Illegal Racial Discrimination in Jury Selection: A Continuing Legacy

Vol. 37 No. 4

Bryan Stevenson is director of the Equal Justice Initiative, a nonprofit law organization with headquarters in Montgomery, Alabama, and is on the law faculty at New York University School of Law.

Since Reconstruction, when Congress outlawed racial discrimination in jury service, 18 U.S.C. § 243, and the Supreme Court condemned the restriction of jury service to whites, Strauder v. West Virginia, 100 U.S. 303 (1880), in response to pressure for representative juries, the antidiscrimination struggle has shifted from challenging the total exclusion of minorities from the jury rolls to confronting racial bias in the jury selection process at trial, specifically the prosecution’s use of peremptory strikes to exclude jurors of color.

In Batson v. Kentucky, 476 U.S. 79 (1986), the Supreme Court ruled that jurors cannot be excluded on the basis of race and held that, where circumstances at trial support an inference of discrimination in the use of peremptory strikes, the prosecutor must explain why she excluded African Americans, and, if she fails to give a legitimate, nonracial reason for each strike, the trial court can conclude the prosecutor acted on the basis of race and put the struck jurors back on the jury venire. Id. at 100.

In the quarter century since Batson, its inadequacy to eradicate racial discrimination in jury selection has become readily apparent. As Justice Thurgood Marshall noted, “[a]ny prosecutor can easily assert facially neutral reasons for striking a juror, and trial courts are ill equipped to second-guess those reasons.” Id. at 106.

People of color not only have been illegally excluded but also denigrated and insulted with pretextual reasons intended to conceal racial bias. African Americans have been excluded because they appeared to have “low intelligence”; wore eyeglasses; were single, married, or separated; or were too old for jury service at age forty-three or too young at twenty-eight. They have been barred for having relatives who attended historically black colleges; for chewing gum; and, frequently, for living in predominantly black neighborhoods.

In a South Carolina case, the prosecutor said he struck a black potential juror because he “shucked and jived” as he walked. These “race-neutral” explanations and the tolerance of racial bias by court officials have made jury selection for people of color a hazardous venture, where the sting of exclusion often is accompanied by painful insults and injurious commentary.

Unvarnished racial bias drove higher reversal rates in the few years following Batson, but many offices responded by training prosecutors to mask their exclusion of minorities from juries. Prosecutors in Dallas County, Texas, maintained a decades-long policy of systematically excluding African Americans from jury service and codified it in a training manual. Miller-El v. Dretke, 545 U.S. 231, 264 (2005).

Similar efforts to avoid detection while excluding people on the basis of race have continued in many jurisdictions, resulting in the ongoing underrepresentation of people of color on juries. For example, from 2005–09, prosecutors in Houston County, Alabama (which is 27 percent black), used peremptory strikes to remove 80 percent of the African Americans qualified for jury service in capital trials.

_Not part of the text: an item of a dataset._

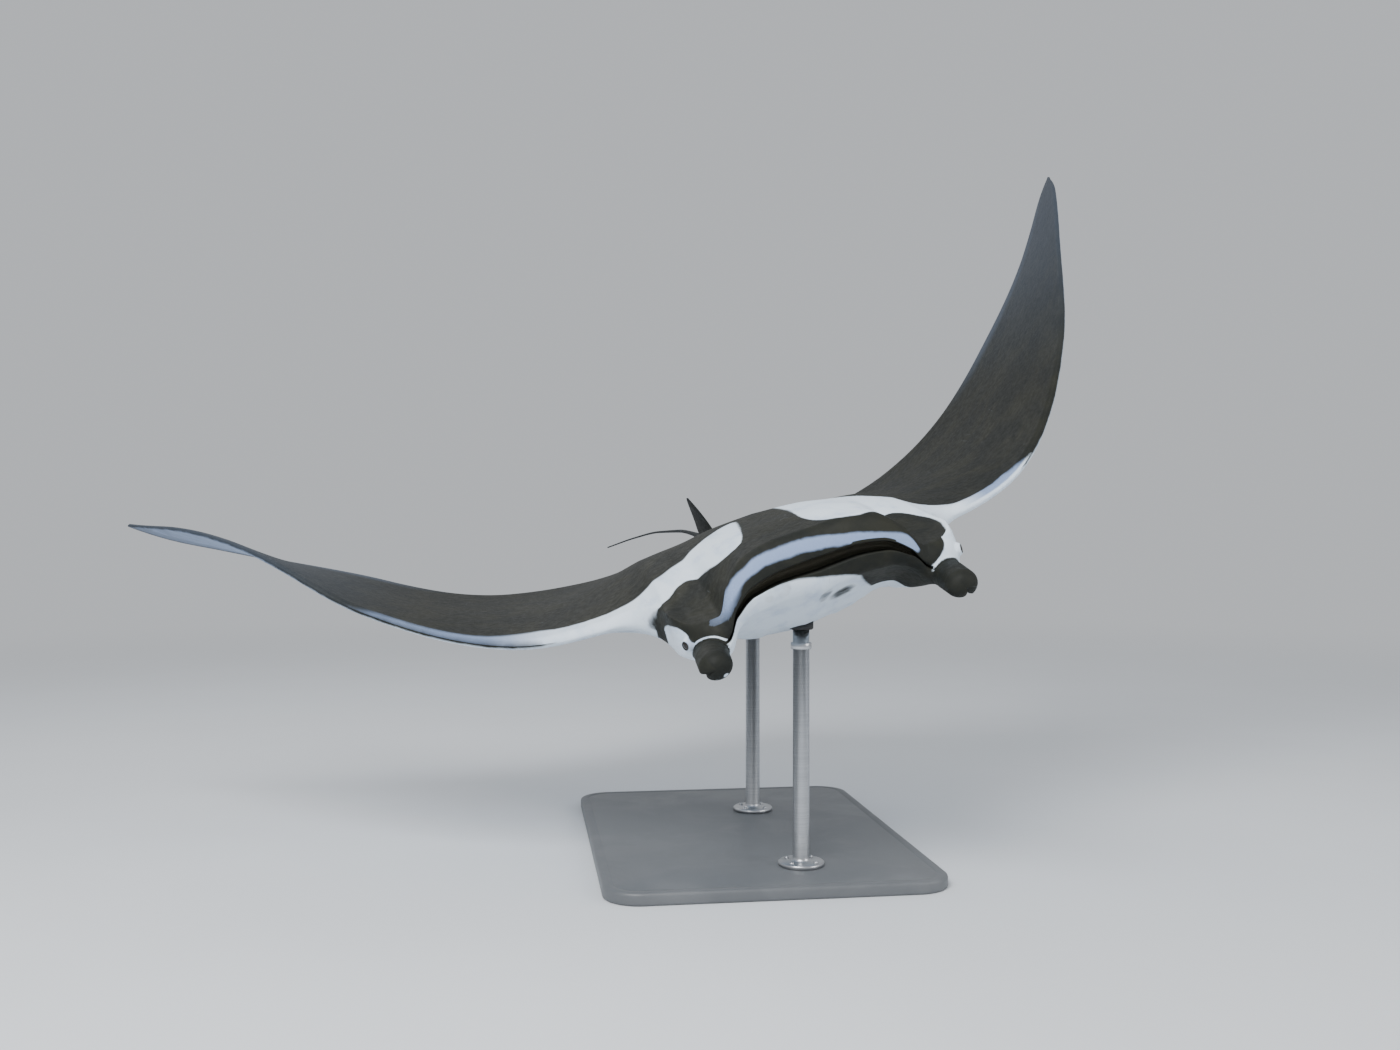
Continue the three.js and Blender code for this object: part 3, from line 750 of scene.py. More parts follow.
    def softness(self, s: Values, band: Array, crease: Array) -> Array:
        """How soft the edges are: crisp in front, softer behind the shoulder, along the wing and below."""
        out, z, foot = s["out"], s["z"], self.lip_ends[2]
        wing = 0.016 * smoothstep(out, 0.66, 1.0) * s["right"]
        upper = 0.0035 + wing + 0.004 * smoothstep(s["y"], 0.3, 0.4)
        lip = 0.0040 + 0.026 * smoothstep(z, foot + 0.075, foot) * s["right"]
        upper = np.where(crease > -0.003, 0.0012, np.where(band > -0.012, lip, upper))
        lower = 0.006 + 0.05 * smoothstep(s["inside"], 0.10, 0.0) * (s["part"] == Part.BELLY)
        return np.where(s["upper"], upper, lower)

    def tint(self, s: Values, band: Array, rest: Array) -> Array:
        """The blue-grey share: all of the lip band, some of the right cheek's rim, and painted shade on the
        outer wings.
        """
        u, part, out, right, upper = (s[key] for key in ("u", "part", "out", "right", "upper"))
        lip = np.where(upper, smoothstep(band - rest, -0.004, 0.004) * (u < 1.3), 0)
        bluish = ((part == Part.NOSE) | (part == Part.CHIN)) * (u > 1.2) * (u < 1.53) * right
        left = smoothstep(s["arc"], 0.004, 0.010) * smoothstep(out, 0.60, 0.74)
        # Painted shade: the pale strip along each outer wing's leading edge turns blue-grey.
        shade = np.where(u > 2.9, np.where(right, smoothstep(out, 0.72, 1.02), left), 0)
        tint = np.maximum(np.maximum(lip, 0.45 * bluish), shade * upper)
        # Painted shade: the underside turns blue-grey towards the wing tips.
        return np.where(part >= Part.CHIN, np.maximum(tint, 0.85 * smoothstep(out, 1.15, 1.95)), tint)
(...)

The documented and continued exclusion of people of color from juries is evidence of an acceptance of racial bias in too many courts across the United States today. Prosecutors who illegally exclude people of color from juries face few, if any, consequences or even public scrutiny. Courts, bar associations, and legislatures should play a role in enforcing antidiscrimination laws and deterring misconduct; district attorneys should not tolerate violations of the law by their prosecutors; and the Justice Department and federal prosecutors should enforce 18 U.S.C. § 243 by pursuing actions against district attorney’s offices with a history of racially biased selection practices.

Full representation of all cognizable groups can be achieved during the next five years by implementing widely available procedures—including supplementing source lists for jury pools and utilizing computer models that weight groups appropriately—to ensure that racial minorities, women, and other groups are fully represented in jury pools.

Finally, discrimination in individual courtrooms is a local problem for which local solutions can be highly effective. Community groups should exercise their constitutional right to attend public criminal trial proceedings and document the exclusion of minorities from jury service. Especially in jurisdictions with a history of systematic exclusion, bearing witness to the conduct of local officials is a powerful and necessary step in holding them accountable and ultimately changing their behavior.

While courts sometimes have attempted to remedy the problem of discriminatory jury selection, in too many cases today there continues to be indifference to racial bias in jury selection. This problem has persisted for far too long, and respect for the law cannot be achieved until it is eliminated and equal justice for all is realized.